- [What needs to be done]: Exactly the lines from the one with "Recreate this object" to the one with "the brim outline.", both included, are to be printed again; leave out the rest.
Begin Material for this exercise
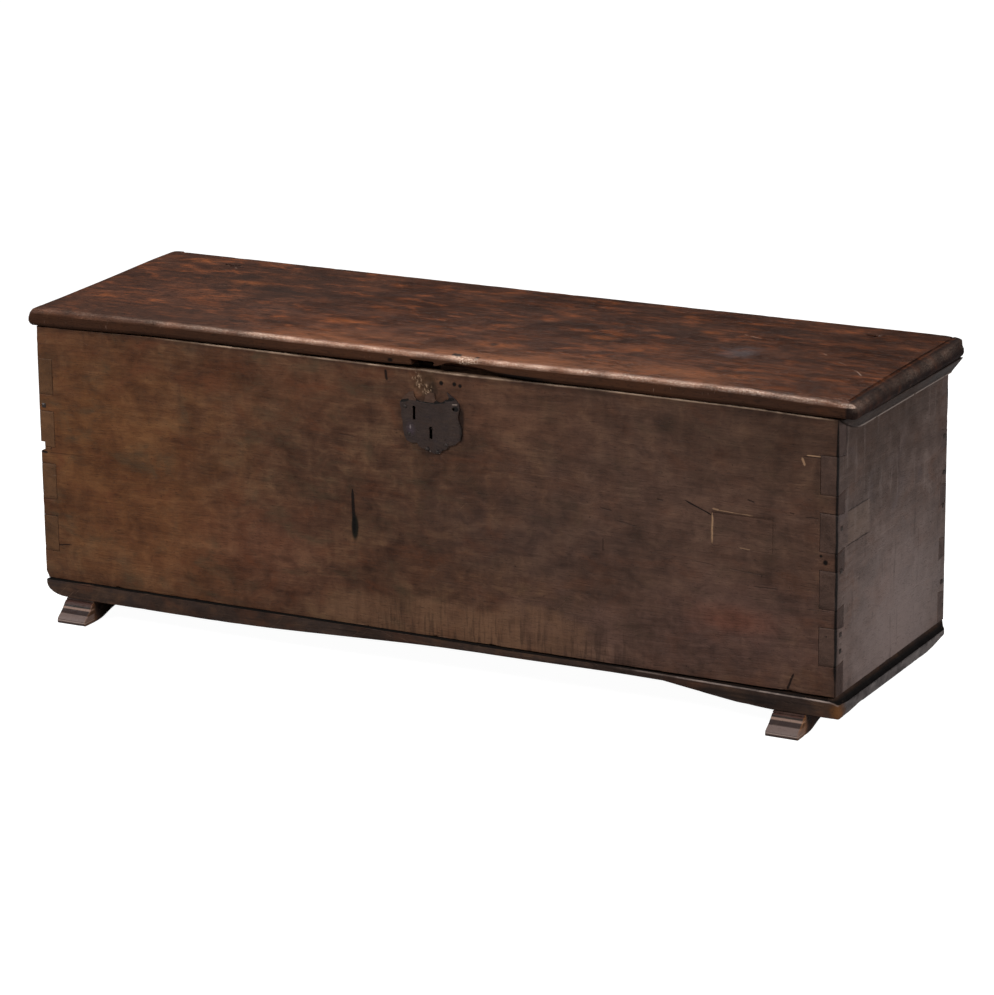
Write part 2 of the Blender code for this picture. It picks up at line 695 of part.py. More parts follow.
def lid_ring(inset, height):
    left = -HALF - LID_OVER_LEFT + inset
    right = HALF + LID_OVER_RIGHT - inset
    front, back = -LID_OVER_FRONT + inset, CASE_DEPTH + LID_OVER_BACK
    radius, back_radius = max(LID_CORNER - inset, 0.0012), LID_BACK_CORNER
    back_right = right - LID_NARROWING
    plan = arc((left + back_radius, back - back_radius), back_radius, 90, 180, 5)
    plan += arc((left + radius, front + radius), radius, 180, 270, 4)
    plan += arc((right - radius, front + radius), radius, 270, 360, 4)
    plan += arc((back_right - back_radius, back - back_radius), back_radius, 0, 90, 5)
    return [(x, y, LID_BOTTOM + height) for x, y in plan]


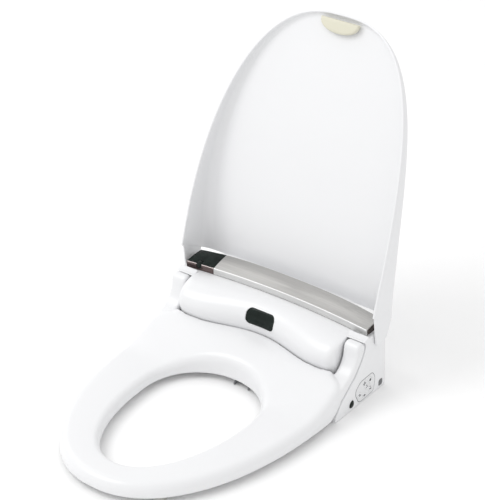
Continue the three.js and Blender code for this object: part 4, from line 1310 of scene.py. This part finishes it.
def add_camera():
    flat = math.cos(CAMERA_ELEVATION)
    x, y = math.sin(CAMERA_AZIMUTH) * flat, -math.cos(CAMERA_AZIMUTH) * flat
    towards = Vector((x, y, math.sin(CAMERA_ELEVATION)))
    data = bpy.data.cameras.new("camera")
    data.sensor_width = 36
    data.lens = CAMERA_LENS
    data.clip_start = 0.05
    data.clip_end = 60
    camera = bpy.data.objects.new("camera", data)
    bpy.context.scene.collection.objects.link(camera)
    aimed = towards.to_track_quat("Z", "Y").to_matrix().to_4x4()
    place = Matrix.Translation(CAMERA_AIM + towards * CAMERA_DISTANCE)
    camera.matrix_world = place @ aimed @ Matrix.Rotation(CAMERA_ROLL, 4, "Z")
    bpy.context.scene.camera = camera


def add_light(name, place, aim, size, power):
    data = bpy.data.lights.new(name, "AREA")
    data.shape = "DISK"
    data.size = size
    data.energy = power
    light = bpy.data.objects.new(name, data)
    bpy.context.scene.collection.objects.link(light)
    light.location = place
    light.rotation_euler = (Vector(place) - Vector(aim)).to_track_quat("Z", "Y").to_euler()


def add_studio():
    world = bpy.data.worlds.new("studio")
    world.use_nodes = True
    background = world.node_tree.nodes["Background"]
    background.inputs["Color"].default_value = (1, 1, 1, 1)
    background.inputs["Strength"].default_value = WORLD_STRENGTH
    bpy.context.scene.world = world
    bpy.context.scene.view_settings.view_transform = "Standard"
    add_light("key", (-1.3, -1.5, 2.6), (0, -0.15, 0.15), 1.8, KEY_POWER)
    add_light("fill", (-2.2, 0.6, 1.8), (0, -0.1, 0.15), 1.6, FILL_POWER)

    material, nodes, links, shader = new_material("studio_floor")
    mottle = noise(nodes, links, 3, detail=2)
    links.new(ramp(nodes, links, mottle, [(0.3, grey(0.95)), (0.7, grey(0.96))]), shader.inputs["Base Color"])
    shader.inputs["Roughness"].default_value = 0.9
    corners = [(x * FLOOR_REACH, y * FLOOR_REACH, FLOOR_Z) for x, y in ((-1, -1), (1, -1), (1, 1), (-1, 1))]
    floor = make_object("floor", corners, [(0, 1, 2, 3)])
    paint(floor, material)


add_camera()
add_studio()
seat_body()
lid_body()
lid_pad()
front_cover()
sensor_window()
keypad()
side_sensor()
release_button()
trim_bar()
rear_cover()
fittings()
filter_drawer()
nozzle_tip()
dress_kept_nodes()
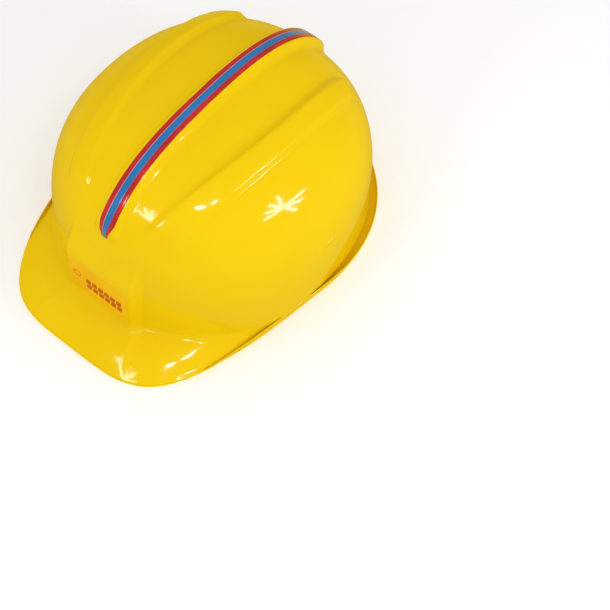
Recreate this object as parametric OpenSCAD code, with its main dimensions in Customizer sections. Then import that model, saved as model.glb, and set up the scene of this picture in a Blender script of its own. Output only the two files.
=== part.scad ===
// Child-size safety helmet with three crown ridges and a plastic head harness.
// Millimetres. +Z up, the peak points to -Y, the wearer's left is +X.
// The origin lies on the resting plane, under the middle of the brim outline.

/* [Shell] */
// Outer width of the dome at its foot
dome_w = 184; // [160:1:230]
// Reach of the dome foot in front of the headband centre
dome_front = 104; // [85:1:135]
// Reach of the dome foot behind the headband centre
dome_rear = 109; // [85:1:135]
// Height of the dome from its foot to the crown
dome_h = 97; // [75:1:125]
// Height of the dome foot above the resting plane
foot_z = 24; // [18:1:34]
// How far the crown leans forward
crown_shift = 10; // [0:0.5:16]
// Wall thickness of the shell
wall = 2; // [1.4:0.1:3.5]

/* [Brim] */
// Outer width of the brim in line with the headband centre
brim_w = 189; // [170:1:245]
// Reach of the peak in front of the headband centre
peak_reach = 135; // [115:1:170]
// Reach of the rear lip behind the headband centre
rear_reach = 115; // [98:1:140]
// Height of the upturned rear lip
lip_z = 5.5; // [3:0.5:9]
// Rise of the brim edge at the sides
brim_arch = 3; // [0:0.5:8]

/* [Ridges] */
// Half width of the middle ridge on top
mid_top = 5.5; // [4:0.5:9]
// Half width of the middle ridge at its base
mid_base = 10; // [8:0.5:15]
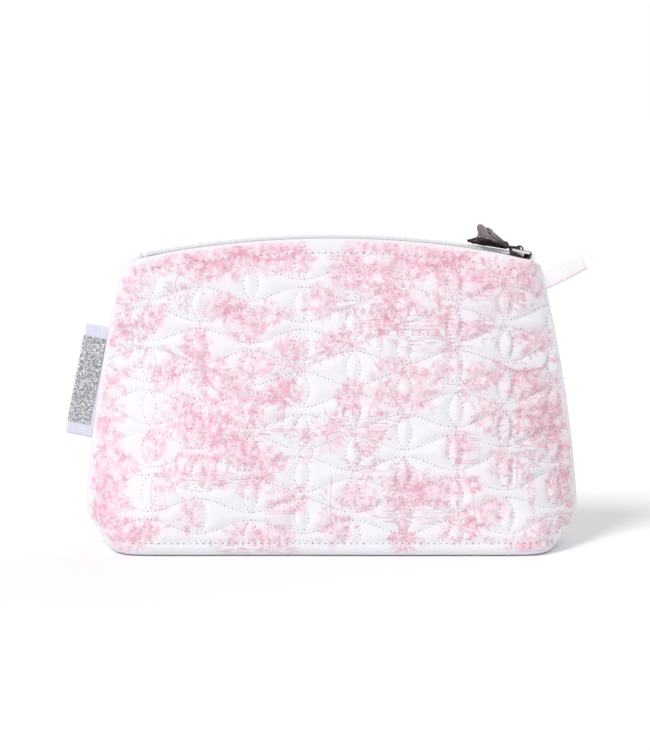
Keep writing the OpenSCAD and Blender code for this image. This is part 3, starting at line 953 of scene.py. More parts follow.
# Where the print's generic motifs stand, in millimetres seen from the front: x and z, then sizes and angles
LEAF_CLOUDS = (
    (-104, 24, 9, 12), (-101, 41, 8, 8), (-108, 55, 6, 6), (-96, 8, 10, 5), (-86, 14, 7, 5), (-112, 38, 5, 9),
    (-98, 124, 7, 6), (-91, 130, 5, 4), (-106, 80, 5, 5), (-64, 132, 7, 5), (-54, 134, 8, 5), (-42, 136, 8, 5),
    (-28, 137, 7, 6), (-15, 138, 6, 5), (-52, 116, 9, 6), (-41, 108, 9, 8), (-28, 114, 8, 5), (-64, 100, 7, 7),
    (-58, 88, 9, 6), (-36, 90, 8, 6), (-46, 78, 9, 6), (-72, 66, 9, 8), (-58, 64, 9, 7), (-40, 68, 9, 7),
    (-62, 51, 10, 6), (-44, 51, 9, 7), (-30, 45, 9, 6), (-22, 77, 7, 6), (-75, 38, 6, 6), (-58, 38, 7, 4),
    (-38, 34, 6, 4), (-68, 19, 5, 8), (-42, 11, 10, 4), (-27, 9, 8, 4), (7, 134, 7, 9), (20, 132, 8, 8),
    (34, 134, 8, 7), (46, 136, 8, 6), (57, 133, 9, 7), (68, 127, 8, 6), (30, 120, 9, 6), (50, 118, 8, 5),
    (26, 109, 8, 4), (52, 108, 8, 4), (64, 106, 6, 4), (8, 76, 7, 7), (24, 74, 8, 6), (38, 73, 7, 6),
    (28, 88, 9, 5), (55, 93, 4, 7), (17, 57, 9, 4), (59, 53, 6, 7), (12, 29, 8, 6), (34, 33, 9, 8),
    (48, 31, 9, 6), (62, 34, 8, 5), (33, 9, 8, 4), (90, 136, 6, 6), (97, 99, 8, 6), (90, 79, 8, 6),
    (103, 74, 7, 8), (92, 66, 8, 5), (101, 58, 7, 5), (106, 48, 6, 4), (108, 31, 7, 6), (98, 12, 8, 6),
    (88, 6, 7, 3), (112, 20, 5, 7), (-34, 143, 10, 4), (-50, 141, 8, 4), (-66, 138, 8, 4), (38, 142, 10, 4),
    (60, 139, 9, 4), (76, 133, 8, 6), (84, 122, 7, 8), (-104, 104, 6, 8), (-108, 66, 5, 8), (108, 62, 5, 8),
    (111, 44, 4, 8), (-112, 22, 5, 8), (0, 100, 6, 5), (-6, 120, 7, 7), (12, 104, 7, 5), (44, 84, 9, 6),
    (70, 84, 8, 6), (72, 66, 8, 7), (-20, 98, 7, 6), (-84, 110, 6, 6), (-80, 84, 7, 5), (-20, 28, 8, 6),
    (2, 14, 8, 6), (60, 14, 9, 7), (74, 22, 8, 6), (-84, 52, 6, 7), (80, 44, 7, 6), (0, 58, 5, 6),
    (-84, 134, 7, 3), (-75, 137, 7, 3), (-20, 144, 6, 3), (12, 145, 6, 3), (24, 144, 7, 3), (52, 141, 7, 3),
    (88, 131, 5, 4), (96, 124, 4, 6),
)
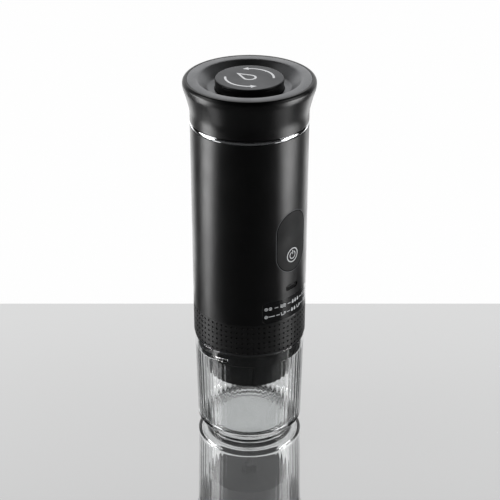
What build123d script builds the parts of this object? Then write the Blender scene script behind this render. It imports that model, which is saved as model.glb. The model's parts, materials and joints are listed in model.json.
End Material for this exercise
- [Task output]:
Recreate this object as parametric OpenSCAD code, with its main dimensions in Customizer sections. Then import that model, saved as model.glb, and set up the scene of this picture in a Blender script of its own. Output only the two files.
=== part.scad ===
// Child-size safety helmet with three crown ridges and a plastic head harness.
// Millimetres. +Z up, the peak points to -Y, the wearer's left is +X.
// The origin lies on the resting plane, under the middle of the brim outline.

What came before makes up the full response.